MOMENT: You clever boys.”

I'll buy that one. It's totally arbitrary, and time locking is illogical too, but I'll buy that.

Quote:
“There are an infinite number of universes where they could be, and the very absence of the Time Lords means travel between them is difficult.”

He's a time traveller who knows pretty much everything about everything. If at some point in the future the Time Lords re-emerge, he could just jump forward in time to find out where they are, unless they keep themselves hidden (or don't return) forever. Or a future Doctor could travel back in time and leave a message to tell our "present" Doctor where and when they are.

Quote:
“It's not really about New York, but the interaction between him and Amy and Rory's personal timeline. If they moved to Chicago, that would be off limits as well, not because it's Chicago or the 1940s, but because Amy and Rory are there.”

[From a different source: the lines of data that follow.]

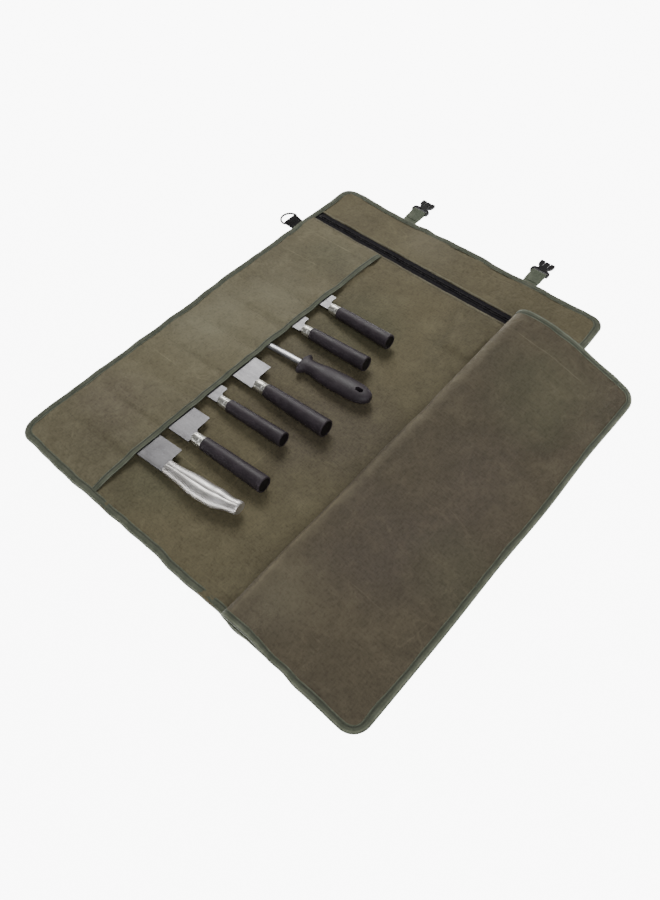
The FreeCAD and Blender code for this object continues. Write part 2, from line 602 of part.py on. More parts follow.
def blade_outline(heel, spine, edge, length):
    """Spine, drooping tip, bellied edge, and a heel with a rounded notch behind it."""
    depth = edge - spine
    notch = min(6.0, depth * 0.16)
    rear = -heel + 5.0
    tip = -heel - length
    start, low = Vector(rear, spine, 0), Vector(rear, 7.0, 0)
    corner = Vector(-heel, 7.0 + notch, 0)
    heel_end = Vector(-heel, edge - 0.6, 0)
    heel_out = Vector(-heel - 0.8, edge, 0)
    belly_start = Vector(-heel - length * 0.35, edge, 0)
    belly_mid = Vector(-heel - length * 0.78, edge - depth * 0.24, 0)
    point = Vector(tip, spine + depth * 0.22, 0)
    droop_mid = Vector(tip + length * 0.10, spine + depth * 0.035, 0)
    droop_start = Vector(tip + length * 0.30, spine, 0)
    bend = Vector(-heel + (rear + heel) * 0.3, 7.0 + notch * 0.3, 0)
    return Part.Wire([
        Part.LineSegment(start, low).toShape(),
        Part.Arc(low, bend, corner).toShape(),
        Part.LineSegment(corner, heel_end).toShape(),
        Part.LineSegment(heel_end, heel_out).toShape(),
        Part.LineSegment(heel_out, belly_start).toShape(),
        Part.Arc(belly_start, belly_mid, point).toShape(),
        Part.Arc(point, droop_mid, droop_start).toShape(),
        Part.LineSegment(droop_start, start).toShape(),
    ])


def blade(heel, spine, edge, length, collar, tang_length):
    """A flat blade, thinning from spine to edge, with its tang."""
    half = BLADE_THICKNESS / 2
    sheet = Part.Face(blade_outline(heel, spine, edge, length)).extrude(Vector(0, 0, 2 * half))
    sheet.translate(Vector(0, 0, -half))
    thin = 0.2
    taper = [(spine - 1, -half), (spine + 4, -half), (edge + 0.5, -thin), (edge + 0.5, thin),
             (spine + 4, half), (spine - 1, half)]
    sheet = sheet.common(prism(taper, "x", -heel - length - 2, length + heel + 2))
    tang = block(-collar - 3, tang_length, -TANG_HALF_DEPTH, TANG_HALF_DEPTH,
                 -TANG_THICKNESS / 2, TANG_THICKNESS / 2)
    return sheet.fuse(tang).removeSplitter()


def tang_slot(shape, reach):
    """Cuts the room that the tang needs, up to reach and through the front."""
    half_depth = TANG_HALF_DEPTH + TANG_ROOM
    half_height = TANG_THICKNESS / 2 + TANG_ROOM
    return shape.cut(block(-60, reach + 0.5, -half_depth, half_depth, -half_height, half_height))


def ferrule(length, radius):
    """A steel collar with a shallow groove near the handle."""
    r = radius
    profile = [(-length, r * 0.70), (-length + 1.2, r * 0.80), (-length + 4, r * 0.84),
               (-5.2, r * 0.86), (-4.6, r * 0.82), (-3.6, r * 0.82), (-3.0, r * 0.87),
               (-0.4, r * 0.90), (0, r * 0.88)]
    collar = turned(profile)
    return tang_slot(collar, 0)


def cylinder_handle(length, front, rear, tang_length):
    """A moulded grip, growing slightly to a flat end with a recess for its cap."""
    profile = [(0.05, front - 0.9), (0.35, front - 0.3), (1.0, front)]
    steps = 6
    for step in range(1, steps):
        share = step / steps
        profile.append((length * share, front + (rear - front) * share ** 0.8))
    profile += [(length - 1.8, rear), (length - 0.8, rear - 0.15), (length - 0.2, rear - 0.5),
                (length, rear - 1.1), (length, rear - CAP_RIM), (length - CAP_DEPTH, rear - CAP_RIM)]
    return tang_slot(turned(profile), tang_length)


def end_cap(length, rear):
    r = rear - CAP_RIM - 0.1
    return turned([(length - CAP_DEPTH, r), (length - 0.5, r), (length - 0.25, r - 0.3)])


def knives():
    pieces = {}
    for name, k in KNIVES.items():
        tang_length = k["grip"] * TANG_SHARE
        raw = {
            name + "_blade": blade(k["heel"], k["spine"], k["edge"], k["length"], k["collar"],
                                   tang_length),
            name + "_ferrule": ferrule(k["collar"], k["front"]),
            name + "_handle": cylinder_handle(k["grip"], k["front"], k["rear"], tang_length),
            name + "_end_cap": end_cap(k["grip"], k["rear"]),
        }
        for node, shape in raw.items():
            pieces[node] = set_down(shape, k["front_x"], k["axis_y"], k["turn"], k["front"],
                                    k["heel"] + k["length"], BLADE_THICKNESS / 2)
    return pieces


# the all-steel knife
STEEL_KNIFE = dict(front_x=197.0, axis_y=88.6, turn=3.0, radius=8.4, spine=-10.6, edge=27.4,
                   heel=4.0, length=158.0, tang_length=60.0)


def steel_knife():
    """A blade and a curved steel grip. Each section is (x, y, half width, half height)."""
    k = STEEL_KNIFE
    sections = [(0.0, -1.0, 9.4, 6.8), (10.0, -0.9, 9.8, 7.8), (27.0, -0.6, 11.2, 8.8),
                (50.0, -0.2, 13.6, 9.8), (72.0, 1.2, 13.4, 9.7), (91.0, 4.0, 11.0, 8.5),
                (103.0, 6.4, 9.6, 7.8), (110.0, 7.8, 9.2, 7.6), (112.0, 8.1, 8.2, 6.8)]
    grip = Part.makeLoft([grooved(*section) for section in sections], True)
    raw = {
        "knife_a_blade": blade(k["heel"], k["spine"], k["edge"], k["length"], k["heel"],
                               k["tang_length"]),
        "knife_a_handle": tang_slot(grip, k["tang_length"]),
    }
    return {node: set_down(shape, k["front_x"], k["axis_y"], k["turn"], k["radius"],
                           k["heel"] + k["length"], BLADE_THICKNESS / 2)
            for node, shape in raw.items()}


# the sharpening steel
STEEL = dict(front_x=208.0, axis_y=317.6, turn=4.2, guard_y=17.4, guard_z=8.0, rod_y=5.2, rod_z=2.5,
             rod_length=144.0, grip=112.5)


def sharpening_steel():
    """A flattened rod, a guard with two horns and a waisted grip with a hanging hole."""
    s = STEEL
    bar = [(-s["rod_length"], 0, s["rod_y"] * 0.5, s["rod_z"] * 0.6),
           (-s["rod_length"] + 5, 0, s["rod_y"], s["rod_z"]), (12.0, 0, s["rod_y"], s["rod_z"])]
    rod_piece = lofted(bar, True)
    guard = lofted([(0.0, 0, 10.0, 6.2), (0.6, 0, 13.2, 7.0), (1.8, 0, 16.2, 7.6),
                    (3.6, 0, s["guard_y"], s["guard_z"]), (5.8, 0, 16.4, 7.9), (8.0, 0, 13.8, 7.8),
                    (10.0, 0, 11.8, 7.7), (11.0, 0, 11.3, 7.6)], True)
    grip = lofted([(11.1, 0, 11.3, 7.6), (20.0, 0, 11.2, 8.1), (32.0, 0, 13.0, 8.9),
                   (50.0, 0, 15.0, 9.5), (72.0, 0, 15.5, 9.6), (90.0, 0, 15.0, 9.0),
                   (101.0, 0, 13.2, 8.1), (108.0, 0, 9.8, 6.7), (s["grip"], 0, 5.0, 4.2)])
    room = (s["rod_y"] + TANG_ROOM, s["rod_z"] + TANG_ROOM)
    bore = lofted([(-1.0, 0, *room), (12.2, 0, *room)], True)
    hole = plate(90.0, 101.0, -3.2, 3.2, -20, 20, 3.15)
    raw = {"steel_rod": rod_piece, "steel_guard": guard.cut(bore),
           "steel_handle": grip.cut(bore).cut(hole)}
    return {node: set_down(shape, s["front_x"], s["axis_y"], s["turn"], s["guard_z"],
                           s["rod_length"], s["rod_z"]) for node, shape in raw.items()}


# ---- the whole roll -----------------------------------------------------------------------------------
def base_nodes():
    return {
        "outer_shell": outer_shell(), "inner_lining": inner_lining(), "zip_facing": zip_facing(),
        "edge_binding": edge_binding(), "pocket_panel": pocket_panel(),
        "pocket_seams": pocket_seams(), "pocket_binding": pocket_binding(),
        "zip_tape_front": zip_tape(-1), "zip_tape_rear": zip_tape(1),
        "zip_coil_front": zip_coil(-1), "zip_coil_rear": zip_coil(1),
        "zip_stops": zip_stops(), "zip_slider": zip_slider(), "zip_pull": zip_pull(),
    }


def flap_nodes():
    return {
        "flap_root_panel": flap_root(),
        "flap_fold_panel": flap_canvas(FOLD_LINES),
        "flap_mid_panel": flap_canvas(MID_LINES),
        "flap_mid_binding": flap_edge_tape(MID_LINES),
        "flap_tip_panel": flap_canvas(TIP_LINES),
        "flap_tip_binding": flap_edge_tape(TIP_LINES),
    }


def fitting_nodes():
    nodes = {}
    for side, name in ((-1, "left"), (1, "right")):
        nodes["ring_tab_" + name] = ring_tab(side)
        nodes["d_ring_" + name] = d_ring(side)
    for name, offset in zip(STRAP_NAMES, STRAP_FROM_LEFT):
        x = LEFT + offset
        nodes["outer_strap_" + name] = outer_strap(x)
        nodes["strap_end_" + name] = strap_stub(x)
        nodes["buckle_plug_" + name] = buckle_plug(x)
        nodes["buckle_socket_" + name] = buckle_socket(x)
    return nodes


def main():
    os.makedirs("parts", exist_ok=True)
    nodes = {}
    for group in (base_nodes(), flap_nodes(), fitting_nodes(), knives(), steel_knife(),
                  sharpening_steel()):
        nodes.update(group)
    for name, shape in nodes.items():
        save(name, shape)
    print(len(nodes), "nodes")
    for name, k in KNIVES.items():
        print("slide", name, ["%.5f" % v for v in slide_axis(
            k["turn"], k["front"], k["heel"] + k["length"], BLADE_THICKNESS / 2)])
    k, s = STEEL_KNIFE, STEEL
    print("slide knife_a", ["%.5f" % v for v in slide_axis(
        k["turn"], k["radius"], k["heel"] + k["length"], BLADE_THICKNESS / 2)])
    print("slide steel", ["%.5f" % v for v in slide_axis(
        s["turn"], s["guard_z"], s["rod_length"], s["rod_z"])])


main()
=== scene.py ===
import math

import bpy
import numpy as np
from mathutils import Matrix, Vector
from mathutils.bvhtree import BVHTree


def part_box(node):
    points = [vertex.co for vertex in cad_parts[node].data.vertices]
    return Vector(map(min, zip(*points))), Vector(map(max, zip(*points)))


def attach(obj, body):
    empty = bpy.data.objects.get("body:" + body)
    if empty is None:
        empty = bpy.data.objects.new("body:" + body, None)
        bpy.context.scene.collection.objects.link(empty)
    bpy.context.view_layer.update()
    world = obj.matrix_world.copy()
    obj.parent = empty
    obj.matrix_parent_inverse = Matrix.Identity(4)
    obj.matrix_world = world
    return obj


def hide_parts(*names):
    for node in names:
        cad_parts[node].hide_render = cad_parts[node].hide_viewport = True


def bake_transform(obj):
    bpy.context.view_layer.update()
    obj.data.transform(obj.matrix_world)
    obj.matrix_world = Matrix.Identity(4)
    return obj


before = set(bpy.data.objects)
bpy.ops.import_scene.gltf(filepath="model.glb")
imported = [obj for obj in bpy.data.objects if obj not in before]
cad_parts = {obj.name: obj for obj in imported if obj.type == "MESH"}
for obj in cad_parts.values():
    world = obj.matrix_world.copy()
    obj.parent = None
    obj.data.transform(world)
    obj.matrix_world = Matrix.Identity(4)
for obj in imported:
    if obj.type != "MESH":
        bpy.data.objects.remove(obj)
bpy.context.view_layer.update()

# A waxed-canvas knife roll, laid open. Lengths are millimetres in the part's own frame, and MM turns
# them into the scene's metres. +X runs towards the flap, +Y towards the buckles, +Z up.
MM = 0.001


def box(node):
    low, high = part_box(node)
    return np.array(low) / MM, np.array(high) / MM


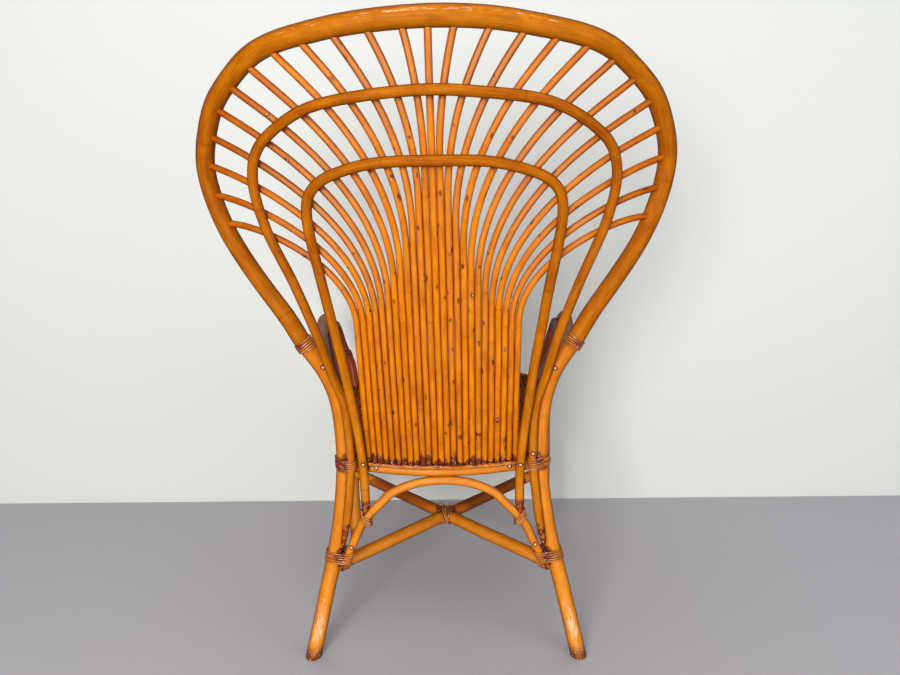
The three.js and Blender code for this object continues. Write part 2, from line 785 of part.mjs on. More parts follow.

OK. It makes sense that it's Amy and Rory, not the specifics of New York, but the question still remains when do they become off limits. In the Doctor's time line of course it's after the events of TATM. Was there a time when that period of their lives wasn't off limits to the Doctor? Could an earlier Doctor meet Amy and Rory in that period because he hasn't experienced TATM yet?

In some sense, the Doctor has to exists outside of normal time and the present we see is his present. It's that present that we the audience follow. If you step outside of that conceit, it doesn't really make sense.